The report focuses on loans that closed or were denied over the course of a month, comparing the data to other time frames, according to Ellie Mae.
Source: “Ellie Mae Releases July 2014 Origination Insight Report,” (August 20, 2014)
Despite predictions that mortgage rates were to inch up in the second half of this year, fixed-rate mortgages continue to tumble.
Borrowing costs moved lower this week, as the 30-year fixed-rate mortgage dipped to a 4.10 percent average, Freddie Mac reports in its weekly mortgage market survey. The 30-year fixed-rate mortgages previous low average for the year was 4.12 percent.
Freddie Mac reports the following average mortgage rates for the week ending Aug. 21:
- 30-year fixed-rate mortgages: averaged 4.10 percent, with an average 0.5 point, dropping from last week’s 4.12 percent.
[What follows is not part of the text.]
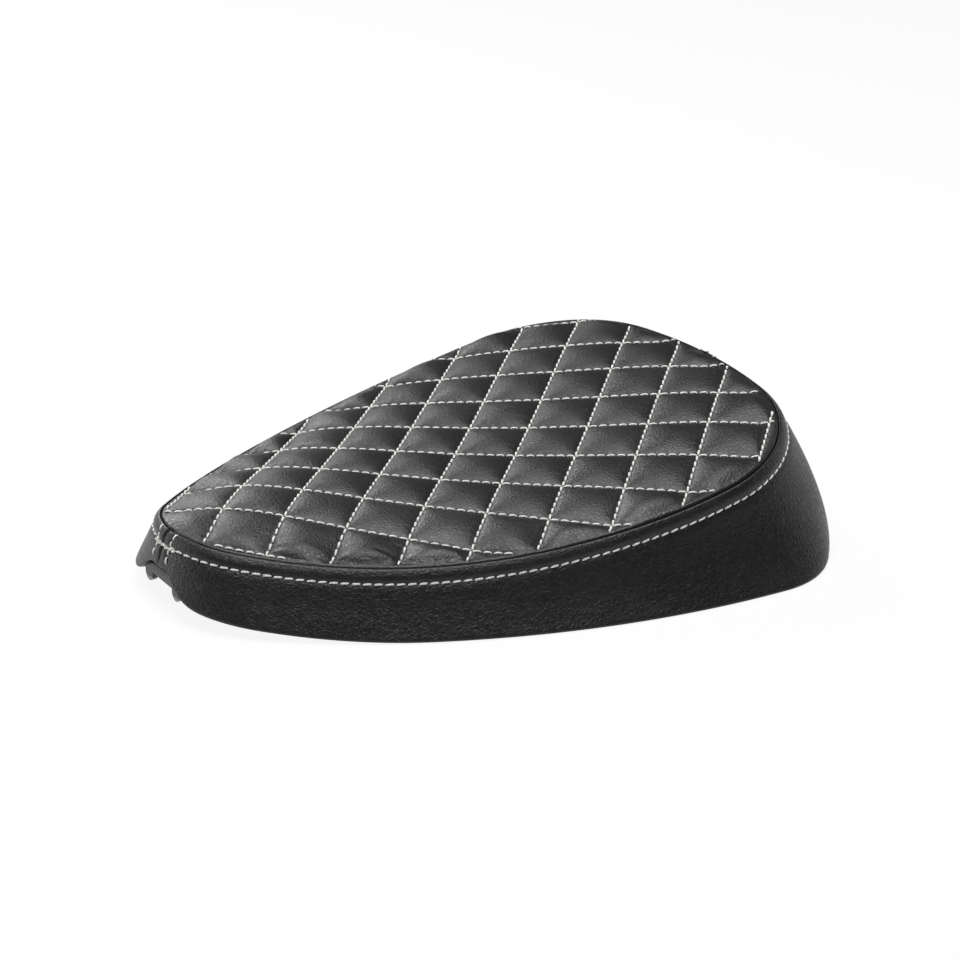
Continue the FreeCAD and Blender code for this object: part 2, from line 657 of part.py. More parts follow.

Last year at this time, 30-year rates averaged 4.58 percent.
- 15-year fixed-rate mortgages: averaged 3.23 percent, with an average 0.6 point, dropping from last week’s 3.24 percent average. A year ago, 15-year rates averaged 3.60 percent.
- 5-year hybrid adjustable-rate mortgages: averaged 2.95 percent, with an average 0.5 point, dropping from last week’s 2.97 percent average. Last year at this time, 5-year ARMs averaged 3.21 percent.
Source: Freddie Mac
A drop in mortgage rates renew home owners’ interest in refinancing their mortgage.
The rise in refinancing applications helped to give overall loan demand a boost for the week ending Aug. 15, the Mortgage Bankers Association reports in its weekly mortgage market survey, which reflects 75 percent of the residential mortgage market.
Mortgage application activity, including both loans for refinancings and home purchases, increased 1.4 percent during the week.
Broken out, refinancing applications increased 2.7 percent, while loans for home purchases, viewed as a leading indicator of future home sales, fell 0.4 percent.
The 30-year fixed-rate mortgage averaged 4.29 percent during the week, down 6 basis points from the prior week, the MBA reports.